# 6' cultipacker?!?



## Jeff Sturgis (Mar 28, 2002)

Anybody know of one for sale that is heavy duty and in good shape? I've checked a new price on one, but it was around $1500...seems kind of high, but it is from Monroe Tufline so I'm sure it's pretty good quality...weighs around 800 #'s. An 8' one would be to wide for my trails system, so I am considering a 6' purchase. I like my 30 gallon lawn roller behind my ATV, but I think the cultipacker will end up with more weight per area, and I like the rows of teeth to push seed down into moister depths.

I am quite a ways from any good ag areas, so there is nothing local to look at or shop.


----------



## Luv2hunteup (Mar 22, 2003)

NJ

The last time I took a cruise around NE Michigan's farm equipment suppliers I saw quite a few older models in the 10-14' width range. 

Are you handy with a gas axe and welder? They all could be cut down to any width you would like. I've been thinking about picking one up and making a smaller one for my atv. I have a hard time getting my 10 footer into my smaller plots.


----------



## Jeff Sturgis (Mar 28, 2002)

I am not handy at all with a gas axe or welder. I know what you mean with the tighter trails. My tractor width is about 6', and some areas I basically have to "slide" through with even a 6' tiller on. Part of it has to do with not ever taking my FEL off, so with a rear attachement it makes for a pretty long machine to fit through some of the tigher turns.

6' would definately be my limit. Also, I'd really like a 3-point hitch style so that I wouldn't have to drag it every where I'd go.

Are there very many 6' ones out there?


----------



## DeerMan (Mar 11, 2004)

Northjeff Kasco makes a unit that has an adjustalbe disc. with a heavy cultipacker. They are 3pt. hitch and come in 4' and 6' models. They retail for 1520.00 and 2680.00. The weights are 725# and 1125#. 

This unit would be handy as you could use the disk to prepare the seed bed.

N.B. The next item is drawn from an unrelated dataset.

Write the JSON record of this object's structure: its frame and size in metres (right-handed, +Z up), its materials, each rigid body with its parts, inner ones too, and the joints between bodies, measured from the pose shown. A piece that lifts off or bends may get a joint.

Staighten out the disk and firm up the bed with the cultipacker . Brodcast the seed and cultipack the seed bed for good seed to soil contact. Also this unit would work well to run over thinning areas of legume plots with the disks straight to create slits in the soil. Then broad cast seeds and make one more pass over the area with cultipacker.

Not sure if you would even need the disk but I just though I'd let you know this option was available.


----------



## Jeff Sturgis (Mar 28, 2002)

Someone showed me a great site...www.sweettractors.com, that has lots of used equipment, including many cultipackers. They have a Dunham 6' single 3pt for $795, about $800 cheaper than the new one I saw.


----------



## Swamp Ghost (Feb 5, 2003)

Man! What a racket! The farmer I got mine from couldn't get rid of his fast enough, he even delivered! LMAO!


----------



## ThumbBum (Oct 13, 2003)

I am one of the lucky people who found a really good 10ft double row model in a forgotten corner of someones equipment yard and took it home for $150.00. 

During the long and frustrating search I did hatch an idea that I thought might provide a smaller and lower cost alternative. I never tried it, but some of you guys might think its worthwhile. 

I was going to buy a standard steel lawn roller and weld heavy chain aroung the circumference in a series if rings about 4in apart. I dont know if it would work or not, but it might be worth a try. 

If you dont have the welding skills you could try contacting the local high school metal shop or industrial arts school and seing if one of their students wants to take this on as a side project if you rent him the equipment. Most Home Depots or rental centers could rent you either a plug in or gas powered welder if you dont have a 220VAC outlet handy. 

Just a thought


----------



## Jeff Sturgis (Mar 28, 2002)

One of the features that will be a must for me is a 3pt. hitch, which raises the cost and lowers the availability.


----------